The Hinckley Institute provides powerful education, usually in the form of on-the-knife-edge training, in practical politics, the kind of politics that can change things. Utah enjoys the benefits of many active people in politics who learned how to make things work better through a Hinckley Institute internship.
Dr. Williams led the Institute for its first ten years, from 1965 to 1975. He was an active Democrat, but the Institute trained people of all parties, and he enjoyed good working relations with politicians of all stripes. His personal interventions pushed many elected officials and other good citizens off to a good start.
I served two internships with the Utah House of Representatives, and got the benefit of Williams’ and Bae Gardner’s personal attention when they copied my application for a Washington intership with the National Wildlife Federation, and submitted it to the Secretary of the U.S. Senate, too.
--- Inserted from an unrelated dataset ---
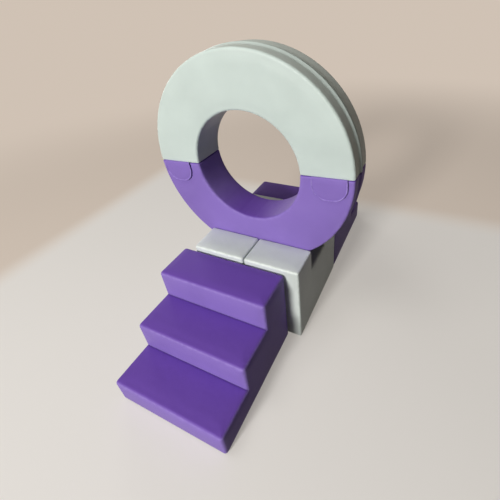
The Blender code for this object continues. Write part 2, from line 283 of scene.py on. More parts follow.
def length_property(name, description, default, low, high):
    return number_property(name, description, default, low, high, "LENGTH")


class ClimberColours(bpy.types.PropertyGroup):
    """Colours of the covers and of what closes them."""

    purple: colour_property("Purple", "Leather of the steps and the lower ring", (0.250, 0.162, 0.512))
    mint: colour_property("Mint", "Leather of the upper ring half", (0.600, 0.690, 0.645))
    pale_grey: colour_property("Pale grey", "Leather of the base blocks", (0.695, 0.756, 0.712))
    foam: colour_property("Foam", "Cores inside the covers", (0.78, 0.74, 0.62))
    sole: colour_property("Sole", "Non-slip panels under the modules", (0.055, 0.055, 0.060))
    tape: colour_property("Tape", "Hook and loop tape", (0.030, 0.030, 0.033))
    metal: colour_property("Metal", "Zip sliders", (0.30, 0.30, 0.31))


class ClimberPadding(bpy.types.PropertyGroup):
    """Sizes of the padded covers."""

    panel_step: length_property("Panel step", "Distance between grid lines of a cover", 0.0125, 0.005, 0.05)
    core_step: length_property("Core step", "Distance between grid lines of a foam core", 0.040, 0.01, 0.1)
    crown: length_property("Crown", "How far a panel may swell", 0.0035, 0, 0.01)
    wall: length_property("Wall", "Thickness of the leather", 0.0014, 0.0005, 0.0025)
    steps_edge: length_property("Steps edge", "Radius of the steps' edges", 0.016, 0.002, 0.04)
    block_edge: length_property("Block edge", "Radius of the base blocks' edges", 0.011, 0.002, 0.04)
    ring_edge: length_property("Ring edge", "Radius of the ring's edges", 0.012, 0.002, 0.014)
    seam_width: length_property("Seam width", "Width of the groove at a seam", 0.0024, 0, 0.01)
    seam_depth: length_property("Seam depth", "Depth of the groove at a seam", 0.0008, 0, 0.003)
    crease_depth: length_property(
        "Crease depth", "Depth of the fold between tread and riser", 0.0012, 0, 0.0015
    )
    lumps: length_property("Lumps", "Unevenness of the foam under the leather", 0.0007, 0, 0.003)
    pressure: number_property("Pressure", "Filling pressure while the seams are held", 4, 0, 20)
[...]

I lost out on the NWF internship to woman I knew who had a tenth of a point better GPA in biology than I did. But I got the internship in the office of Frank Valeo, who worked closely with his friend, Sen. Mike Mansfield of Montana, the Majority Leader.
It was a grand time in Washington in that spring of 1974, as Richard Nixon’s Watergate escapades were unfolding in the House Judiciary Committee, as the U.S. faced the first oil embargo from OPEC, as the peace in Vietnam was unraveling, and as a variety of other issues simmered across the nation.
Later I had the benefit of several great interns from the Hinckley Institute to help me out.
Robert H. Hinckley’s idea of practical political training was a great one. The Institute could easily have sunk into mediocrity, as just a clearing house for cheap labor for bad politicians. Under Dr. Williams’ leadership, instead it became a force for good political action, a focal point for ethical public officials.
It was a sad week for Democrats generally, in Utah. Former Gov. Calvin L. Rampton died today. He was 93.